For many chefs, food enthusiasts, and hospitality professionals, owning their own restaurant is the perfect realization of the American dream. Creating a business with a singular vision is a wonderful thing, but it takes hard work, and lots of cold, hard cash. Like any business, it’s almost always necessary in the restaurant industry to secure financing from an outside lender. We’ll look at the three most common ways potential restaurant owners can realize their dream.

Apply for a Traditional Bank Loan

In the long run, the least expensive financing option for entrepreneurs in the restaurant industry is the traditional bank loan. Much like a person, car, or mortgage loan, the borrower applies with a bank or credit union, who then evaluates their credit and ability to pay back. With a new company, an additional level is added: the business model. Banks need to see that you have done your homework by analyzing the market, knowing how competitive the field is, and projecting a multi-year plan to turn a profit. The process may be a bit slow, as approval must pass through several levels, but the rates and terms are typically good.

Apply for a Line of Credit

A line of credit may be a better way into the restaurant industry for some potential owners. While a bank loan will give you the cash that you apply for, a line of credit is a form of financing in which the borrower is approved up to a specified dollar amount. Once the approval is in place, the borrower may draw whatever they need and only pay interest on what they use. Because the risk is slightly lower, this process is a bit quicker than traditional loans, and approval is slightly easier.
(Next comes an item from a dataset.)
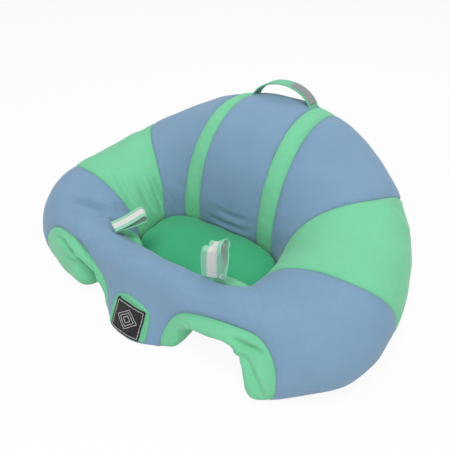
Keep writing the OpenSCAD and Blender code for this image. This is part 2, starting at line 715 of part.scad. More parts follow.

Apply for a Small Business Administration Loan

The United States Small Business Administration (SBA) provides loans by working as a guarantor with traditional banks or credit unions. If you do not have sufficient credit to get a bank loan on your own, if you apply for an SBA loan and receive approval, the SBA will work with the bank by assuming the responsibility for a large portion of the borrowed sum. By having a government agency agree to cover defaulted payments, the banks are more willing to release funds as their risk has been cut down.

If your dream is to become a restaurant owner, evaluate these options, determine which is most appropriate for you, and start gathering your documents and building your plan!